Frequently Asked Questions

Do I really need to watch every movie and OVA?

No. For a first run, you only need the main TV seasons and any story-continuing films. Side-story films, most OVAs, and spin-offs are enrichment for later. A good franchise guide clearly separates “essential” from “optional.”

Should I watch the recap movie or the TV episodes it’s based on?

As a newcomer, watch the TV episodes. Recap movies compress existing footage to refresh returning fans before a sequel; they aren’t designed to introduce the story.

Is it ever okay to start with a later season or a spin-off?

Generally no — you’ll miss the relationships and stakes that make later entries hit. The exception is umbrella franchises made of unconnected standalone stories, where each entry is its own front door.
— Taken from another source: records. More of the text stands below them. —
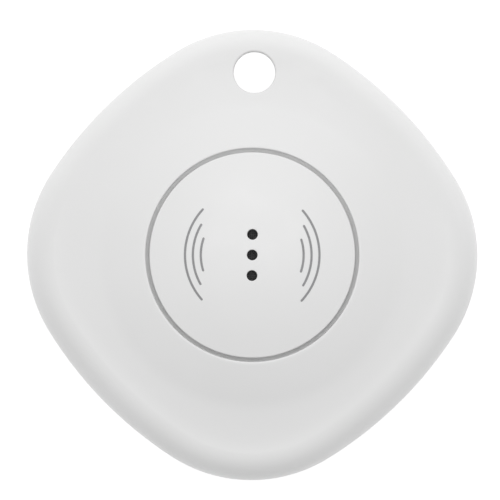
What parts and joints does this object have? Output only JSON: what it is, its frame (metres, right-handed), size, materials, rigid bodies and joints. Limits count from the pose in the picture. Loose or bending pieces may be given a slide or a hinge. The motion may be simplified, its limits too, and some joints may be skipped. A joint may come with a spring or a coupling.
{
  "type": "bluetooth tracker tag",
  "caption": "Rounded-diamond key-finder tag with a keyring hole, a round push button with sound holes and a twist-off battery door.",
  "frame": {"origin": "middle of the back, on the plane that the tag rests on", "axes": "+Z out of the front face, +Y towards the keyring hole, +X to the right when the front is seen with the hole up"},
  "size_m": [0.04, 0.04, 0.0091],
  "materials": {
    "shell_plastic": "fine satin texture",
    "button_plastic": "fine satin texture",
    "door_plastic": "fine satin texture",
    "acoustic_mesh": "black woven mesh",
    "silicone": "soft matt silicone",
    "seal_rubber": "smooth rubber",
    "carrier_plastic": "moulded, matt",
    "adhesive": "tacky film",
    "brass_sheet": "rolled sheet",
    "piezo_ceramic": "fired ceramic with a silver print",
    "gold_plating": "thin plating on spring sheet",
    "board_laminate": "green solder mask",
    "chip_plastic": "moulded, matt",
    "bright_steel": "stamped sheet",
    "antenna_ceramic": "glazed ceramic",
    "ferrite": "pressed ferrite",
    "capacitor_ceramic": "glazed ceramic",
    "polyimide_film": "thin amber film",
    "stem_plastic": "moulded",
    "cell_steel": "nickel-plated sheet",
    "cathode_powder": "pressed powder",
    "separator_felt": "thin felt",
    "lithium": "soft metal disc",
    "cell_nylon": "moulded"
  },
  "bodies": {
    "housing": {"front_shell": "shell_plastic", "rear_shell": "shell_plastic", "button_gasket": "silicone", "sounder_carrier": "carrier_plastic", "sounder_adhesive_ring": "adhesive", "sounder_diaphragm": "brass_sheet", "sounder_ceramic": "piezo_ceramic", "ceramic_contact_spring": "gold_plating", "diaphragm_contact_spring": "gold_plating", "circuit_board": "board_laminate", "radio_chip": "chip_plastic", "crystal": "bright_steel", "chip_antenna": "antenna_ceramic", "power_inductor": "ferrite", "capacitors": "capacitor_ceramic", "resistors": "chip_plastic", "insulating_film": "polyimide_film", "switch_base": "chip_plastic", "switch_dome": "bright_steel", "switch_cover": "bright_steel", "negative_contact": "gold_plating", "positive_contact": "gold_plating", "battery_cradle": "carrier_plastic", "cell_can": "cell_steel", "cell_cathode": "cathode_powder", "cell_separator": "separator_felt", "cell_anode": "lithium", "cell_gasket": "cell_nylon", "cell_cap": "cell_steel"},
    "button": {"button_cap": "button_plastic", "acoustic_mesh": "acoustic_mesh"},
    "switch_stem": {"switch_stem": "stem_plastic"},
    "door": {"battery_door": "door_plastic", "door_seal": "seal_rubber"}
  },
  "joints": [
    {"name": "button_press", "type": "slide", "parent": "housing", "child": "button", "axis": [0, 0, -1], "range_m": [0, 0.0002], "stiffness_N_per_m": 800, "springref_m": -0.001, "deforming": ["button_gasket"]},
    {"name": "switch_stem_press", "type": "slide", "parent": "housing", "child": "switch_stem", "axis": [0, 0, -1], "range_m": [0, 0.0002], "deforming": ["switch_dome"]},
    {"name": "door_turn", "type": "hinge", "parent": "housing", "child": "door", "pos_m": [0, 0, 0], "axis": [0, 0, -1], "range_deg": [0, 35]}
  ],
  "couplings": [
    {"joint": "switch_stem_press", "follows": "button_press", "ratio": 1}
  ]
}
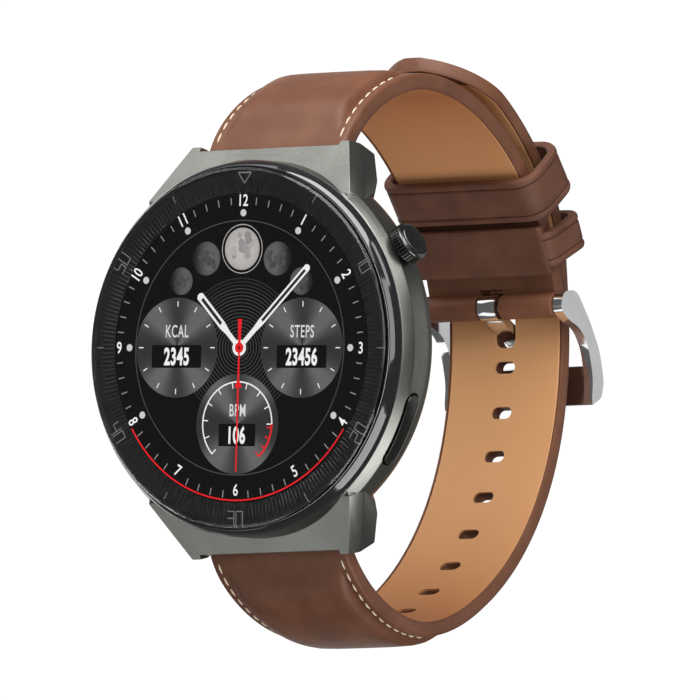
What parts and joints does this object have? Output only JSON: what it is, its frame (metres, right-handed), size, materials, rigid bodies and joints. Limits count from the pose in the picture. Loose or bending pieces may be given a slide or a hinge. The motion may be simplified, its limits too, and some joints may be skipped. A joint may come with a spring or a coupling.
{
  "type": "smartwatch",
  "caption": "Round smartwatch with a lit dial under domed glass, a crown and a side button, on a two-part leather strap closed by a pin buckle and keepers.",
  "frame": {"origin": "middle of the sensor window's flat outer face on the case back, which rests on the wrist", "axes": "+Z out of the dial, +Y towards 12 o'clock, +X towards 3 o'clock, the side of the crown and the button"},
  "size_m": [0.0462, 0.071, 0.0621],
  "materials": {
    "case_metal": "brushed grey titanium",
    "polished_bezel": "polished black",
    "seal": "matt",
    "dial_ring": "fine radial ribs with printed minute marks",
    "display": "lit round screen",
    "cover_glass": "clear polished",
    "inner_plastic": "moulded",
    "circuit_board": "solder mask",
    "battery_foil": "foil",
    "bright_steel": "polished",
    "dark_steel": "dark coated",
    "back_metal": "satin",
    "sensor_glass": "black polished",
    "contact_gold": "plated",
    "strap_leather": "smooth brown with fine grain",
    "strap_lining": "tan, fine grain"
  },
  "bodies": {
    "watch": {"case_body": "case_metal", "bezel_ring": "polished_bezel", "glass_gasket": "seal", "dial_ring": "dial_ring", "display_panel": "display", "cover_glass": "cover_glass", "inner_frame": "inner_plastic", "main_board": "circuit_board", "battery": "battery_foil", "vibration_motor": "bright_steel", "speaker": "inner_plastic", "back_cover": "back_metal", "back_screw_1": "dark_steel", "back_screw_2": "dark_steel", "back_screw_3": "dark_steel", "back_screw_4": "dark_steel", "back_gasket": "seal", "sensor_window": "sensor_glass", "charge_contact_1": "contact_gold", "charge_contact_2": "contact_gold", "heart_sensor_board": "circuit_board", "crown_tube": "bright_steel", "crown_switch": "inner_plastic", "button_switch": "inner_plastic", "upper_bar_sleeve": "bright_steel", "lower_bar_sleeve": "bright_steel", "upper_strap_leather": "strap_leather", "upper_strap_lining": "strap_lining", "lower_strap_leather": "strap_leather", "lower_strap_lining": "strap_lining", "fixed_keeper": "strap_leather", "buckle_pin": "bright_steel"},
    "crown_shuttle": {"crown_plunger": "bright_steel"},
    "crown": {"crown_stem": "bright_steel", "crown_o_ring": "seal", "crown_knob": "dark_steel", "crown_ring": "bright_steel", "crown_cap": "dark_steel"},
    "button": {"side_button": "case_metal", "button_stem": "bright_steel", "button_seal": "seal"},
    "buckle": {"buckle_frame": "bright_steel"},
    "tang": {"buckle_tang": "bright_steel"},
    "keeper": {"free_keeper": "strap_leather"},
    "upper_tip_left": {"upper_bar_tip_left": "bright_steel"},
    "upper_tip_right": {"upper_bar_tip_right": "bright_steel"},
    "lower_tip_left": {"lower_bar_tip_left": "bright_steel"},
    "lower_tip_right": {"lower_bar_tip_right": "bright_steel"}
  },
  "joints": [
    {"name": "crown_press", "type": "slide", "parent": "watch", "child": "crown_shuttle", "axis": [-0.8746, -0.4848, 0], "range_m": [0, 0.0004], "stiffness_N_per_m": 2000, "springref_m": -0.0003},
    {"name": "crown_turn", "type": "hinge", "parent": "crown_shuttle", "child": "crown", "pos_m": [0.02038, 0.0113, 0.0066], "axis": [0.8746, 0.4848, 0], "continuous": true},
    {"name": "button_press", "type": "slide", "parent": "watch", "child": "button", "axis": [-0.8942, 0.4478, 0], "range_m": [0, 0.0004], "stiffness_N_per_m": 2000, "springref_m": -0.0003},
    {"name": "buckle_swing", "type": "hinge", "parent": "watch", "child": "buckle", "pos_m": [0, 0.0074, -0.0416], "axis": [1, 0, 0], "range_deg": [0, 4]},
    {"name": "tang_lift", "type": "hinge", "parent": "buckle", "child": "tang", "pos_m": [0, 0.0074, -0.0416], "axis": [1, 0, 0], "range_deg": [0, 3]},
    {"name": "keeper_slide", "type": "hinge", "parent": "watch", "child": "keeper", "pos_m": [0, 0.00254, -0.01216], "axis": [1, 0, 0], "range_deg": [0, 19]},
    {"name": "upper_tip_left_press", "type": "slide", "parent": "watch", "child": "upper_tip_left", "axis": [1, 0, 0], "range_m": [0, 0.0009], "stiffness_N_per_m": 400, "springref_m": -0.0005},
    {"name": "upper_tip_right_press", "type": "slide", "parent": "watch", "child": "upper_tip_right", "axis": [-1, 0, 0], "range_m": [0, 0.0009], "stiffness_N_per_m": 400, "springref_m": -0.0005},
    {"name": "lower_tip_left_press", "type": "slide", "parent": "watch", "child": "lower_tip_left", "axis": [1, 0, 0], "range_m": [0, 0.0009], "stiffness_N_per_m": 400, "springref_m": -0.0005},
    {"name": "lower_tip_right_press", "type": "slide", "parent": "watch", "child": "lower_tip_right", "axis": [-1, 0, 0], "range_m": [0, 0.0009], "stiffness_N_per_m": 400, "springref_m": -0.0005}
  ]
}
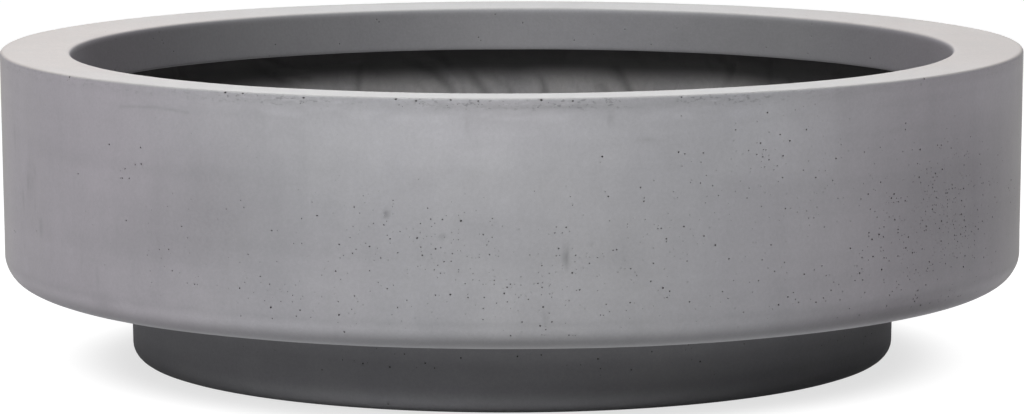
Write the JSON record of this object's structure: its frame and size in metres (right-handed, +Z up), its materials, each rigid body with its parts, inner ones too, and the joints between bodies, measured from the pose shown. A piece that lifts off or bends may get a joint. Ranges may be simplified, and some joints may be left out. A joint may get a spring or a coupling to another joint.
{
  "type": "bowl planter",
  "caption": "Low round cast-cement planter bowl with a wide flat return rim and a recessed plinth, with plugged drains and pads under it.",
  "frame": {"origin": "on the ground, at the middle of the bowl, level with the undersides of the foot pads", "axes": "+Z up along the bowl's axis of revolution; the drains stand on the diagonals of X and Y"},
  "size_m": [1, 1, 0.3069],
  "materials": {
    "cast_cement": "matte",
    "backing": "matte",
    "mortar": "matte",
    "sleeve_grey": "satin",
    "rubber_black": "matte"
  },
  "bodies": {
    "bowl": {"drum_shell": "cast_cement", "plinth_pan": "cast_cement", "mortar_bed": "mortar", "drum_backing": "backing", "floor_backing": "backing", "drain_sleeve_1": "sleeve_grey", "drain_sleeve_2": "sleeve_grey", "drain_sleeve_3": "sleeve_grey", "drain_sleeve_4": "sleeve_grey", "foot_pad_1": "rubber_black", "foot_pad_2": "rubber_black", "foot_pad_3": "rubber_black", "foot_pad_4": "rubber_black", "foot_pad_5": "rubber_black", "foot_pad_6": "rubber_black", "foot_pad_7": "rubber_black", "foot_pad_8": "rubber_black"},
    "plug_1": {"drain_plug_1": "rubber_black"},
    "plug_2": {"drain_plug_2": "rubber_black"},
    "plug_3": {"drain_plug_3": "rubber_black"},
    "plug_4": {"drain_plug_4": "rubber_black"}
  },
  "joints": [
    {"name": "plug_1_lift", "type": "slide", "parent": "bowl", "child": "plug_1", "axis": [0, 0, 1], "range_m": [0, 0.32]},
    {"name": "plug_2_lift", "type": "slide", "parent": "bowl", "child": "plug_2", "axis": [0, 0, 1], "range_m": [0, 0.32]},
    {"name": "plug_3_lift", "type": "slide", "parent": "bowl", "child": "plug_3", "axis": [0, 0, 1], "range_m": [0, 0.32]},
    {"name": "plug_4_lift", "type": "slide", "parent": "bowl", "child": "plug_4", "axis": [0, 0, 1], "range_m": [0, 0.32]}
  ]
}
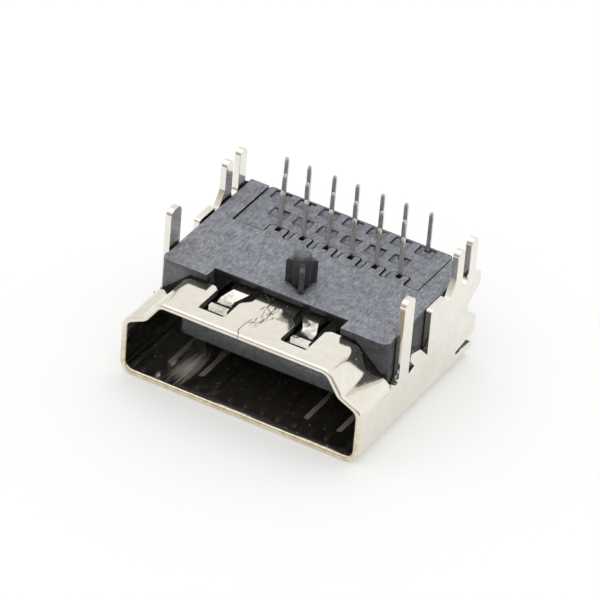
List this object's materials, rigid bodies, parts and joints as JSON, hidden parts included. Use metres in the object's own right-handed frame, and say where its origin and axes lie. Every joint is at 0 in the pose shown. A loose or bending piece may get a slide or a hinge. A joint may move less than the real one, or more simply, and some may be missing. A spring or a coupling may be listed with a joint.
{
  "type": "hdmi socket",
  "caption": "Right-angle through-hole board socket: folded metal shell with legs, moulded housing with a contact tongue, locating post and solder tails, lying on its wide face.",
  "frame": {"origin": "middle of the bounding box's footprint, on the plane that the wide face rests on", "axes": "+X across the socket, +Y from the mouth towards the rear, +Z from the wide face towards the solder tails"},
  "size_m": [0.0148, 0.0126, 0.0082],
  "materials": {
    "nickel_sheet": "bright nickel plate on folded sheet",
    "dark_plastic": "moulded, glass filled, with flow marks",
    "spacer_plastic": "moulded, glass filled",
    "contact_metal": "tin plated tails on stamped strip"
  },
  "bodies": {
    "root": {"shell": "nickel_sheet", "housing": "dark_plastic", "tail_spacer": "spacer_plastic", "contact_01": "contact_metal", "contact_02": "contact_metal", "contact_03": "contact_metal", "contact_04": "contact_metal", "contact_05": "contact_metal", "contact_06": "contact_metal", "contact_07": "contact_metal", "contact_08": "contact_metal", "contact_09": "contact_metal", "contact_10": "contact_metal", "contact_11": "contact_metal", "contact_12": "contact_metal", "contact_13": "contact_metal", "contact_14": "contact_metal", "contact_15": "contact_metal", "contact_16": "contact_metal", "contact_17": "contact_metal", "contact_18": "contact_metal", "contact_19": "contact_metal"}
  },
  "joints": []
}
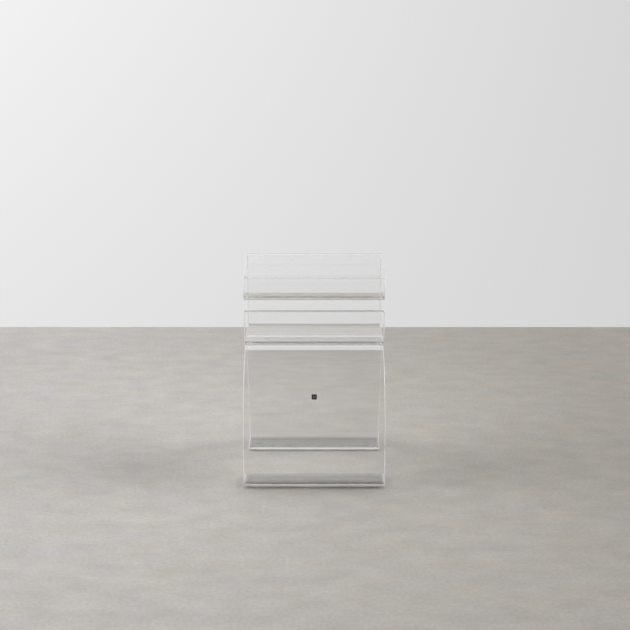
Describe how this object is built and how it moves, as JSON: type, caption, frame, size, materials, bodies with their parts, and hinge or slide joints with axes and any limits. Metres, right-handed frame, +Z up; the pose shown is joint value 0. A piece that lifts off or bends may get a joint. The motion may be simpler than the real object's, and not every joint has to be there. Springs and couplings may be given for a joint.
{
  "type": "magazine rack",
  "caption": "Clear acrylic magazine rack: a bent pocket with a rolled nose, standing on a bent base with splayed legs.",
  "frame": {"origin": "centre of the bounding footprint, on the floor", "axes": "+X across the width to the viewer's right, -Y to the front, +Z up"},
  "size_m": [0.3, 0.296, 0.459],
  "materials": {
    "clear_acrylic": "polished",
    "badge": "gloss",
    "clear_rubber": "satin"
  },
  "bodies": {
    "root": {"base_sheet": "clear_acrylic", "body_sheet": "clear_acrylic", "badge": "badge", "bumper_front_left": "clear_rubber", "bumper_front_right": "clear_rubber", "bumper_rear_left": "clear_rubber", "bumper_rear_right": "clear_rubber"}
  },
  "joints": []
}
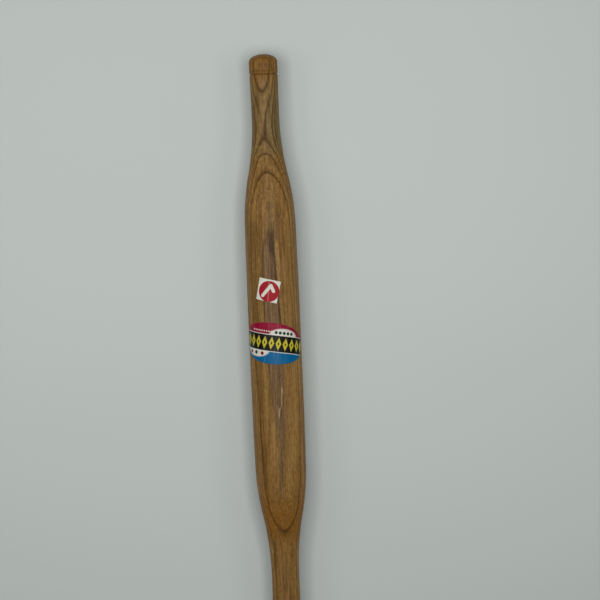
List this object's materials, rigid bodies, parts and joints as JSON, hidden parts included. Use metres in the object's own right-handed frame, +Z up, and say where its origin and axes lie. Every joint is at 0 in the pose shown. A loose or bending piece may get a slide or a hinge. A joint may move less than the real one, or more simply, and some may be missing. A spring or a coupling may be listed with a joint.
{
  "type": "rolling pin",
  "caption": "Slim one-piece turned wooden rolling pin with long tapering handles, small knob ends and two paper labels on its barrel.",
  "frame": {"origin": "the middle of the pin, on the axis that it was turned about", "axes": "+X along the pin towards the end nearer the small square label, +Z up out of the side that carries the labels"},
  "size_m": [0.355, 0.0322, 0.032],
  "materials": {
    "oiled_teak": "turned and sanded, satin oil",
    "size_label_paper": "printed self-adhesive paper, semi-gloss",
    "oval_label_paper": "printed self-adhesive paper, varnished"
  },
  "bodies": {
    "root": {"turned_pin": "oiled_teak", "size_label": "size_label_paper", "oval_label": "oval_label_paper"}
  },
  "joints": []
}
Sub or dub for my very first anime?

Whichever keeps you watching. Try episode one in both and commit to the version that lets you forget you’re making a choice. Neither is “more correct.”

How do I know which episodes are filler?

Filler is generally skippable without losing the main plot, but don’t guess. For long-running shows, a quick look at a series-specific guide flags which arcs are filler so you can skip confidently — or enjoy the well-liked ones.

The bottom line

Anime watch orders look like chaos from the outside, but they’re built from a small, knowable set of parts — TV seasons, canonical films, recap movies, OVAs, and spin-offs — sequenced by release or by chronology. Master that vocabulary and a few decision rules (default to release order, skip recaps that duplicate the show, treat spin-offs as dessert, pick the audio track that disappears) and you can start any franchise with confidence.

The goal was never to memorize one giant list — it’s to never need one again. Bookmark this hub, lean on our franchise-specific guides for the fine print, and then do the only thing that matters: press play and enjoy the ride.